The result of all these machinations was a significant inflation, which varied between 13% and 20% for most of the war, up from the 1% inflation rate experienced in the Fed's first year. By 1920 a dollar would buy about half the goods it was capable of purchasing in 1914.

To sum up, by overvaluing government debt, the Fed was able to issue money at a faster rate than it would otherwise have been capable of. The private sector, lured by the dangling carrot of an easy discount policy, went to the Fed for cash, but the sector had no real long-term demand for these dollars and tried to offload them, resulting in a fall in the dollar's value.

At the same time, by overvaluing the government collateral it brought onto its balance sheet, the Fed reduced the quality of its own assets. Bankers and investors who watched such statistics grew wary and sold dollars for more credit-worthy stores of value.

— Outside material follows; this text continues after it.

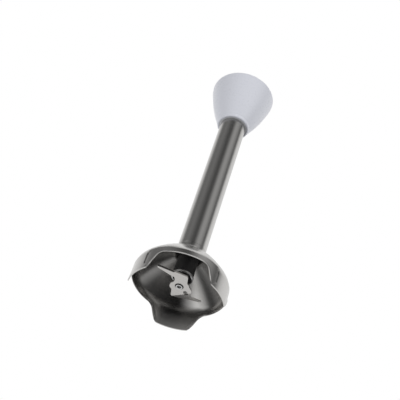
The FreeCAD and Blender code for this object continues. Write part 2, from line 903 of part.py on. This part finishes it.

In this way a portion of war costs were paid for by everyone who held the weakening dollar. Indeed, [Milton] Friedman and [Anna] Schwartz estimate that 5% of the cost of the war was funded by Fed inflation.2

With the Fed's balance sheet widened to accept loans on government debt, the state's ability to fund wars via inflation has been ensured. Independent central banking, established in the 1950s, has only gone part way in reducing the Treasury Department's ability to use the Fed to subsidize wars. Only by completely removing the Federal Reserve's monopoly over the money supply and introducing choice and competition in currency will this unfortunate link ever be fully severed.

Originally published November 2009.

  • 1. P.H. Fishe, "The Federal Reserve Amendments of 1917: The Beginning of a Seasonal Note Issue Policy,"Journal of Money, Credit, and Banking (August 1991).
  • 2. Milton Friedman and Anna Schwartz, A Monetary History of the United States, 1867–1960 (Princeton, NJ: Princeton University Press, 1963).